Why are veiled women denied entry to bars in Egypt? - Analyses - Aswat Masriya


----------



## canuck2010 (Jan 13, 2010)

The author of that piece is obviously clueless.


----------



## MaidenScotland (Jun 6, 2009)

Most of my Egyptian friends are covered and do not drink however they wouldn't go into a bar either. 

I am from the generation and background were women didn't drink and women going into a pub was frowned on. It may seem strange to some but when I was a child I remember my uncles funeral tea and my aunt complaining about women who were not in the family going to the cemetery.


----------



## aykalam (Apr 12, 2010)

MaidenScotland said:


> Most of my Egyptian friends are covered and do not drink however they wouldn't go into a bar either.
> 
> .


but would they not go into a hotel? most (still) serve alcohol


----------



## aykalam (Apr 12, 2010)

I think the author is not far off the mark when she says that the goal is exclusivity. But I do wonder, would a man with a prayer mark on his forehead be turned away? hmmm


----------



## emmab73 (Feb 10, 2009)

I do wonder why people have to read so much into things, personally, I don't think alcohol and headscarves go hand in hand, I'd probably feel less likely to relax if I were surrounded by a load of non drinkers in a bar


----------



## Biffy (May 22, 2012)

Or more to the point people who frown at what you are doing or think that it is morally wrong / against god's law.

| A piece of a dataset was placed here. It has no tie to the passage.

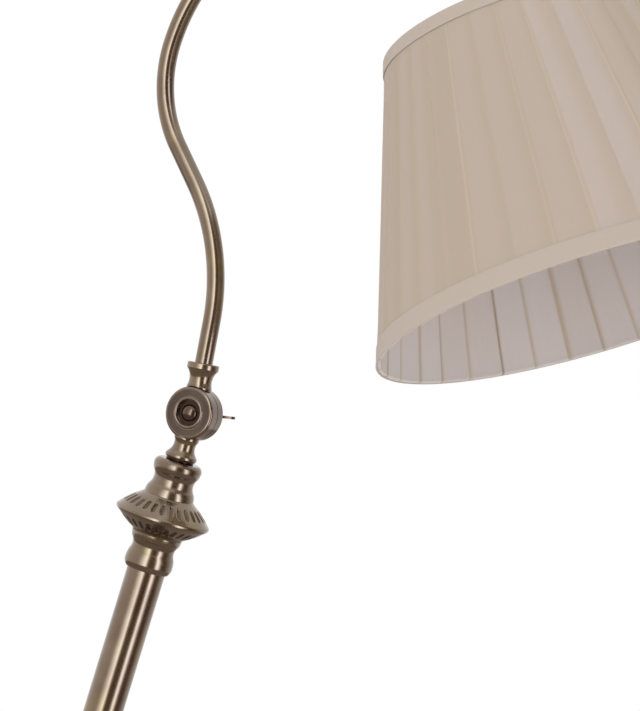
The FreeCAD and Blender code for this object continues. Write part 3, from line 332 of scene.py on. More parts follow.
def antique_brass(name, grain, centre=(0, 0, 0), turn=(0, 0, 0), rings=None):
    """Antique brass: plated, stained dark, rubbed back along the grain and lacquered satin. The
    lines of the rubbing streak its gloss and leave patina between them. grain is "along" for tube
    that was drawn and brushed lengthwise, "bent" for such a tube that was bent after it, whose flat
    coordinate runs round it and then along it, and "round" for a piece turned on a lathe about the
    axis that centre and turn give. rings lists radii in mm about that axis, each with how much of
    the metal's red, green and blue is kept there: under 1 it is painted shade, with patina in the
    drum's recess, and over 1 a painted highlight."""
    colours = bpy.context.scene.lamp_colours
    material, tree = new_material(name)
    if grain == "bent":
        unrolled = add(tree, "SeparateXYZ", {0: add(tree, "UVMap", uv_map="Flat")})
        place = add(tree, "CombineXYZ", {"X": unrolled.outputs["X"], "Z": unrolled.outputs["Y"]})
    else:
        place = add(tree, "TexCoord").outputs["Object"]
    place = add(
        tree, "Mapping", {"Vector": place, "Location": centre, "Rotation": turn}, vector_type="TEXTURE"
    )
    if grain == "round":
        # rings: the radius and the height stand for the place, so a line closes on itself
        flat = add(tree, "VectorMath", {0: place, 1: (1, 1, 0)}, operation="MULTIPLY")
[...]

teetotallers are teetotal for many reasons - but i don't know of any who actively think that you are morally wrong to drink alcohol!!


----------



## Guest (Jun 3, 2013)

I saw veiled women denied entry into the After Eight Club downtown and I always wondered what that was about.


----------



## MaidenScotland (Jun 6, 2009)

This is not new many many years ago I was booking for a famous restaurant well an Egyptian man friend was and he was told we don't accept the hijab.


----------



## MaidenScotland (Jun 6, 2009)

aykalam said:


> but would they not go into a hotel? most (still) serve alcohol




Yes they would go into a hotel but they would not go the bar area.. but I think that is more in case their neighbour would see them and gossip


----------



## MaidenScotland (Jun 6, 2009)

Biffy said:


> Or more to the point people who frown at what you are doing or think that it is morally wrong / against god's law.
> 
> teetotallers are teetotal for many reasons - but i don't know of any who actively think that you are morally wrong to drink alcohol!!




I don't drink but I have no problem with anyone who does and I am happy to go from pub to pub with them, I don't drink because I cannot cope with the hangover one is enough to give me that feeling, however I do have a problem with people who on hearing I don't drink tell me ... that is good.


----------